The program itself was designed as parental control software. The overall goal was to let parents keep an eye on their kids while they're online, and it uses a pretty extensive line up of services to do just that. They can take a careful look at any sites the child has visited, read the emails that have been sent or received, take a look at the instant messaging history, view screen shots from any given session, look at what has been typed into any program, and monitor almost everything from any location. The reality here is that the program uses keystroke capturing technology, just like today's most advanced keyloggers do. While the intent behind this program clearly isn't malicious, the reality is that it uses much of the same technology other rogue programs do, and it can easily be used to spy on anyone's activities, not just those of a child. Entering bank account data, credit card numbers, or anything else into a computer that has WebWatcher installed could prove dangerous. Here are just a few of the more concerning aspects of this program.
Keylogger Technology: Your computer can only take the data you enter, then convert it into fulfilling your requests, and that's part of the bigger dangers with WebWatcher. The program literally allows you to see every piece of data they enter from a remote location, which means that the information is being stored on the company's servers, giving almost anyone within that company or any hacker access to the information entered on the screen. What's more, though, is that the individual who installs the software can create filters and even alert words to help them understand what's happening with that machine which, again, may give more than one party access to the information you enter on a daily basis, no matter what program you're using.
Invisibility: Naturally if you're watching someone, the last thing you want is for them to know you're watching them, and WebWatcher prides itself on invisibility. They recently added a feature that allows them to evade the current antivirus and antispyware technology installed on a machine before WebWatcher is installed, and that can spell real problems if you're trying to find this program. It doesn't' appear in the process list or the system tray, and it certainly doesn't pop up in common places like the Desktop or the Add/Remove programs function. Because there are no actual files to find, it's hard to know whether or not this technology is watching you. It can even circumvent a firewall program, making it a bit more frightening at any level.

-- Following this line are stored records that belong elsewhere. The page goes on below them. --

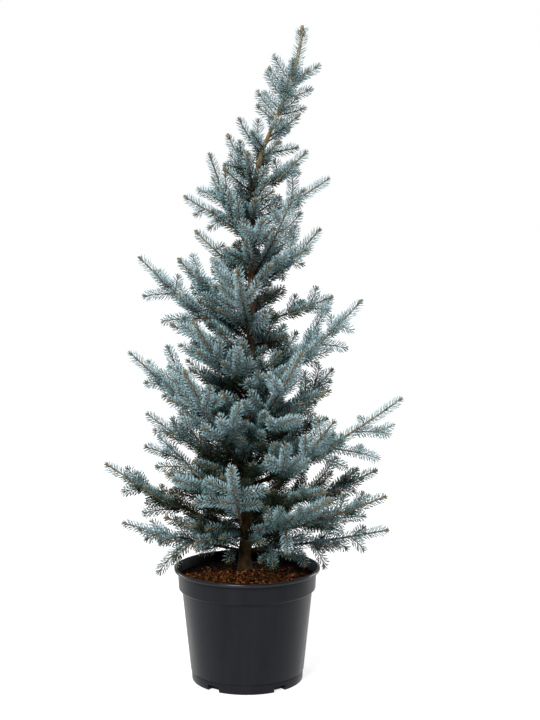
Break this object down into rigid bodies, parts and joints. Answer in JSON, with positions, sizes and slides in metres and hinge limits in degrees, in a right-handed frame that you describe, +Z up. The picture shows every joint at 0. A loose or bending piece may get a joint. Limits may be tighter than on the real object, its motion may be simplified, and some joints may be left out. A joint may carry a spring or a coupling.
{
  "type": "potted spruce tree",
  "caption": "Young blue spruce with tiers of silvery blue needled boughs on a slim trunk that leans at the top, growing in a round tapered nursery pot with a rolled rim.",
  "frame": {"origin": "centre of the pot's flat underside, on the surface that the plant stands on", "axes": "+Z up along the trunk, +X towards the side that the treetop leans to, -Y the side shown first"},
  "size_m": [0.6875, 0.5478, 1.5],
  "materials": {
    "pot_plastic": "satin charcoal black",
    "compost": "crumbly red-brown bark and peat",
    "bark": "rough grey-brown bark",
    "needles": "waxy silver-blue needles"
  },
  "bodies": {
    "root": {"pot": "pot_plastic", "soil": "compost", "trunk": "bark", "bough_15_right": "bark", "bough_19_front": "bark", "bough_20_right": "bark", "bough_20_back": "bark", "bough_21_front": "bark", "bough_22_right": "bark", "bough_23_left": "bark", "bough_24_right": "bark", "bough_25_right": "bark", "treetop": "needles", "foliage_01_right": "needles", "foliage_02_left": "needles", "foliage_02_right": "needles", "foliage_03_back": "needles", "foliage_04_left": "needles", "foliage_05_right": "needles", "foliage_05_front": "needles", "foliage_06_right": "needles", "foliage_07_left": "needles", "foliage_07_back": "needles", "foliage_08_front": "needles", "foliage_09_left": "needles", "foliage_10_left": "needles", "foliage_10_front": "needles", "foliage_11_right": "needles", "foliage_11_back": "needles", "foliage_12_left": "needles", "foliage_12_right": "needles", "foliage_13_front": "needles", "foliage_13_back": "needles", "foliage_14_left": "needles", "foliage_15_front": "needles", "foliage_15_right": "needles", "foliage_16_back_right": "needles", "foliage_16_back_left": "needles", "foliage_17_left": "needles", "foliage_17_front": "needles", "foliage_18_right": "needles", "foliage_18_back": "needles", "foliage_19_front": "needles", "foliage_19_left": "needles", "foliage_20_right": "needles", "foliage_20_back": "needles", "foliage_21_front": "needles", "foliage_21_back_left": "needles", "foliage_22_right": "needles", "foliage_22_back": "needles", "foliage_23_left": "needles", "foliage_23_front_right": "needles", "foliage_24_right": "needles", "foliage_24_front": "needles", "foliage_25_right": "needles", "foliage_25_left": "needles", "foliage_25_back": "needles"}
  },
  "joints": []
}
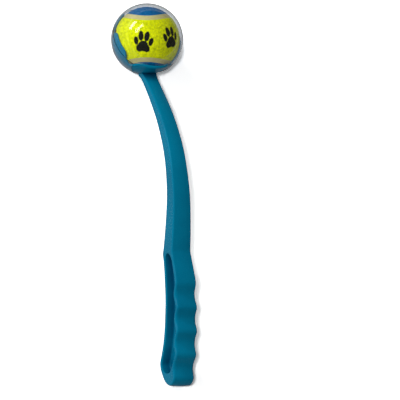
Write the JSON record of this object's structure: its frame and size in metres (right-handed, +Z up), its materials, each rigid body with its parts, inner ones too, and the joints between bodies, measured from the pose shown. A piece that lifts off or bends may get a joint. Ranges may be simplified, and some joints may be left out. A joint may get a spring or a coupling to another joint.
{
  "type": "dog ball thrower",
  "caption": "Curved plastic arm with a finger-groove grip and a fingered cup that holds a two-colour felt ball under a clear two-part cover.",
  "frame": {"origin": "on the table, under the middle of the whole thing as it lies on its cover and the heel of its grip", "axes": "+X from the cup towards the grip's butt, +Z up, +Y across the moulding; the arm's curve lies in the XZ plane"},
  "size_m": [0.3762, 0.0696, 0.0737],
  "materials": {
    "thrower_plastic": "moulded teal plastic, glossy",
    "core_rubber": "moulded natural rubber",
    "yellow_felt": "brushed wool felt, printed",
    "blue_felt": "brushed wool felt",
    "seam_cement": "dried seam cement",
    "clear_cover": "clear thermoformed sheet"
  },
  "bodies": {
    "thrower": {"throwing_cup": "thrower_plastic", "arm": "thrower_plastic", "grip": "thrower_plastic"},
    "ball": {"core_half_front": "core_rubber", "core_half_rear": "core_rubber", "felt_panel_yellow": "yellow_felt", "felt_panel_blue": "blue_felt", "cement_seam": "seam_cement"},
    "cover_front": {"cover_front": "clear_cover"},
    "cover_rear": {"cover_rear": "clear_cover"}
  },
  "joints": [
    {"name": "ball_release", "type": "slide", "parent": "thrower", "child": "ball", "axis": [-0.2459, 0, 0.9693], "range_m": [0, 0.08]},
    {"name": "cover_front_lift", "type": "slide", "parent": "thrower", "child": "cover_front", "axis": [-0.2459, 0, 0.9693], "range_m": [0, 0.13]},
    {"name": "cover_rear_pull", "type": "slide", "parent": "thrower", "child": "cover_rear", "axis": [0.2459, 0, -0.9693], "range_m": [0, 0.06]}
  ],
  "couplings": [
    {"joint": "cover_front_lift", "follows": "ball_release", "ratio": 1.6}
  ]
}
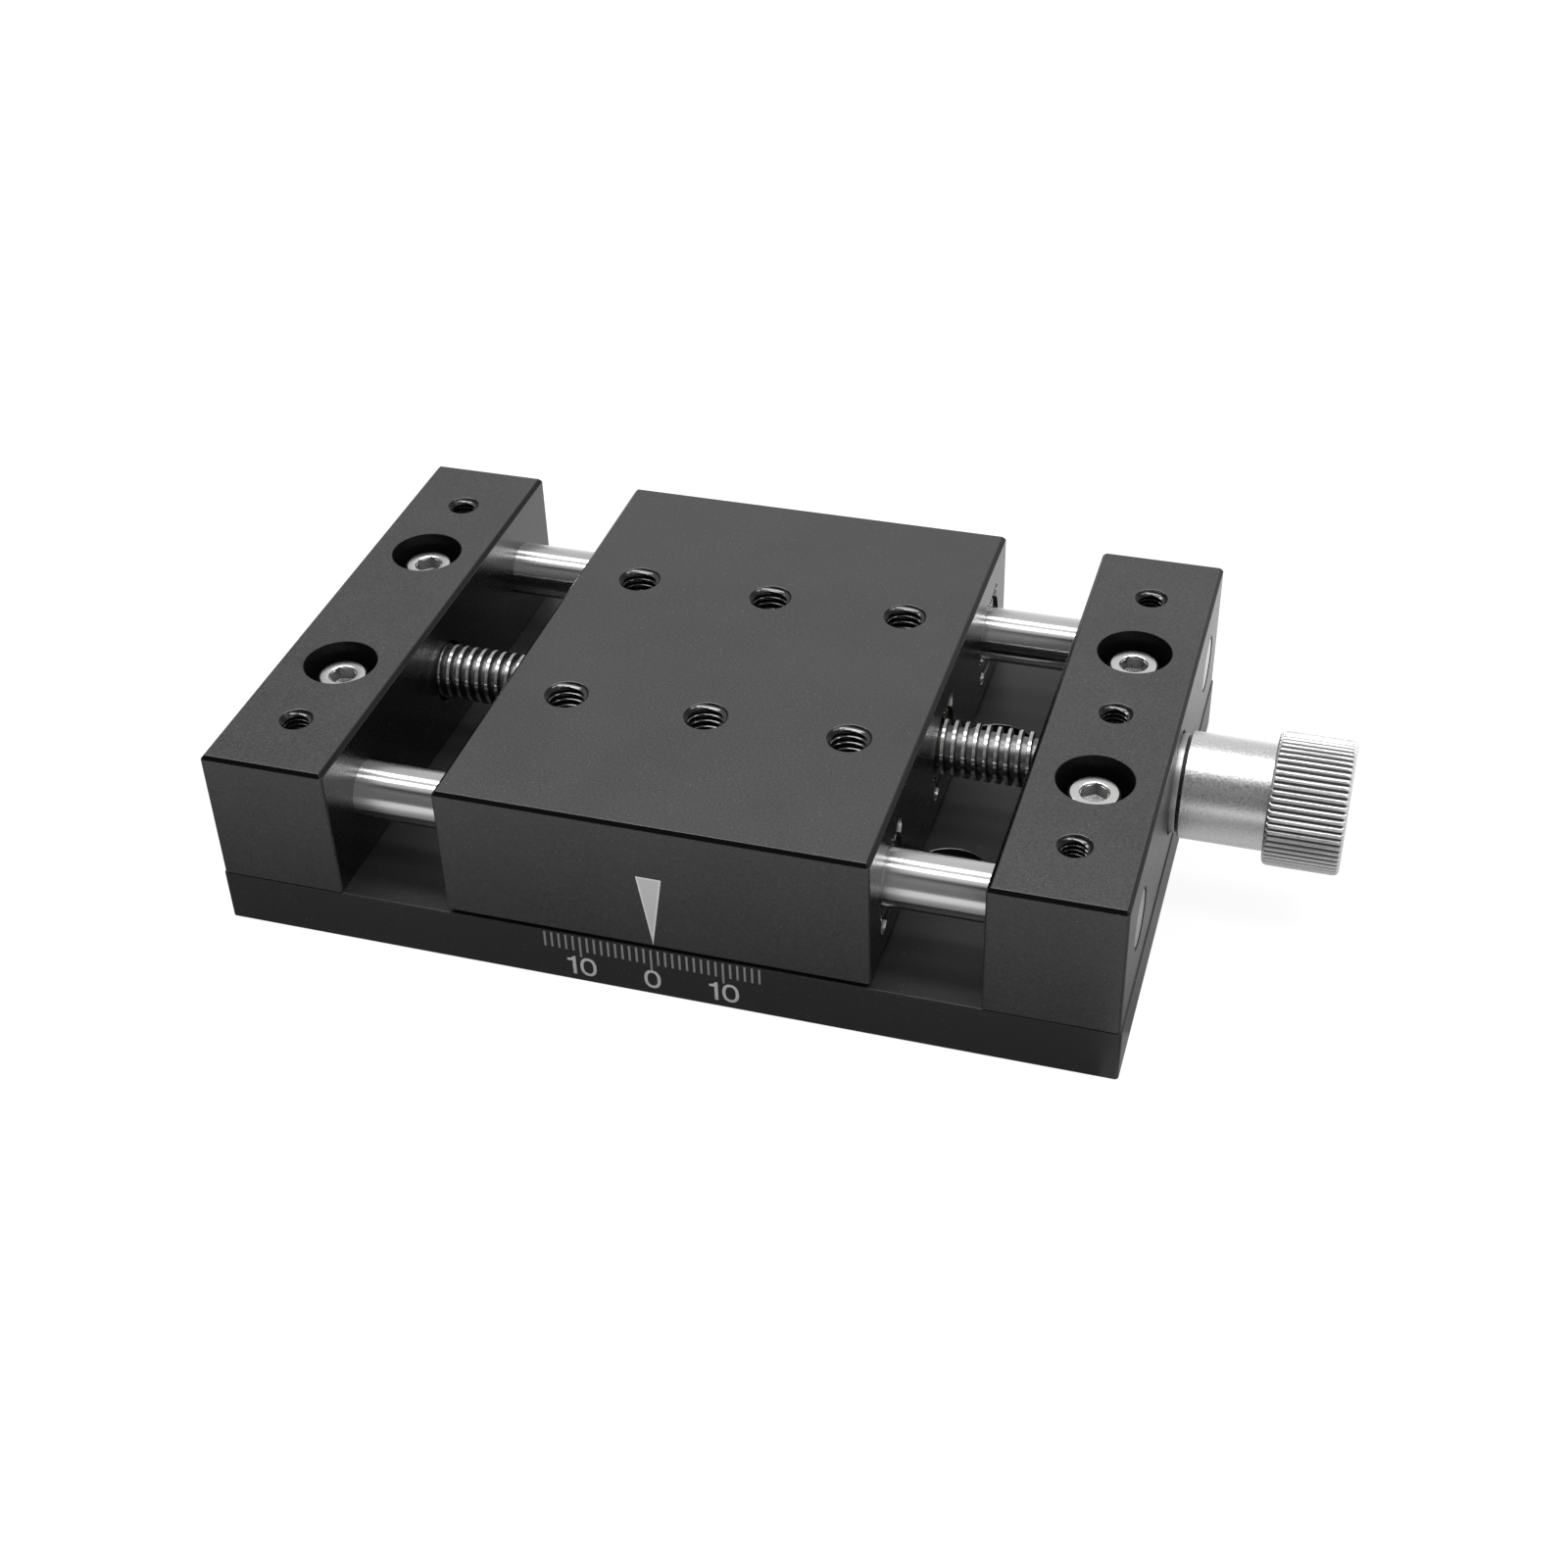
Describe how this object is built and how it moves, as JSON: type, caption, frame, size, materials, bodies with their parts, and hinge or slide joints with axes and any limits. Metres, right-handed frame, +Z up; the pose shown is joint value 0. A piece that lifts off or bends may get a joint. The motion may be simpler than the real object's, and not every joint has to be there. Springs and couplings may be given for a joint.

Potential for Misuse: WebWatcher is monitoring software, and it does exactly that. The serious problem here is that not just parents install this to check on their children. It's advertised to employers who want to keep an eye on employees, spouses who want to ensure their partners aren't cheating or looking at dating/suspicious sites, and anyone else who requires monitoring technology. Understanding who is truly looking at what you do each day on the computer is a terrifying prospect. Say, for example, you have a disgruntled employee who installs it on your machine at work so he or she can steal your confidential client information. Likewise, imagine you have an unscrupulous party who has access to your machine. Your identity and credit card information could be gone in an instant. There's very little reason anyone needs this kind of access to your machine.
The Final Verdict
For many, WebWatcher removal is the only real option in this situation. The simple reality is that while it can be helpful to some parents, it can also be a serious danger to your safety and security, and that kind of risk in today's society is absolutely unacceptable.
In order to determine if the program is installed on your machine, you'll have to do a bit of digging because of the invisibility feature. One of the only ways to detect and remove the program is to run a reputable antispyware software solution like Malwarebytes' Anti-Malware 2.0. In some cases, it may take running the computer in safe mode to completely remove WebWatcher from your system, but it's certainly well worth it given the potential for danger in this case.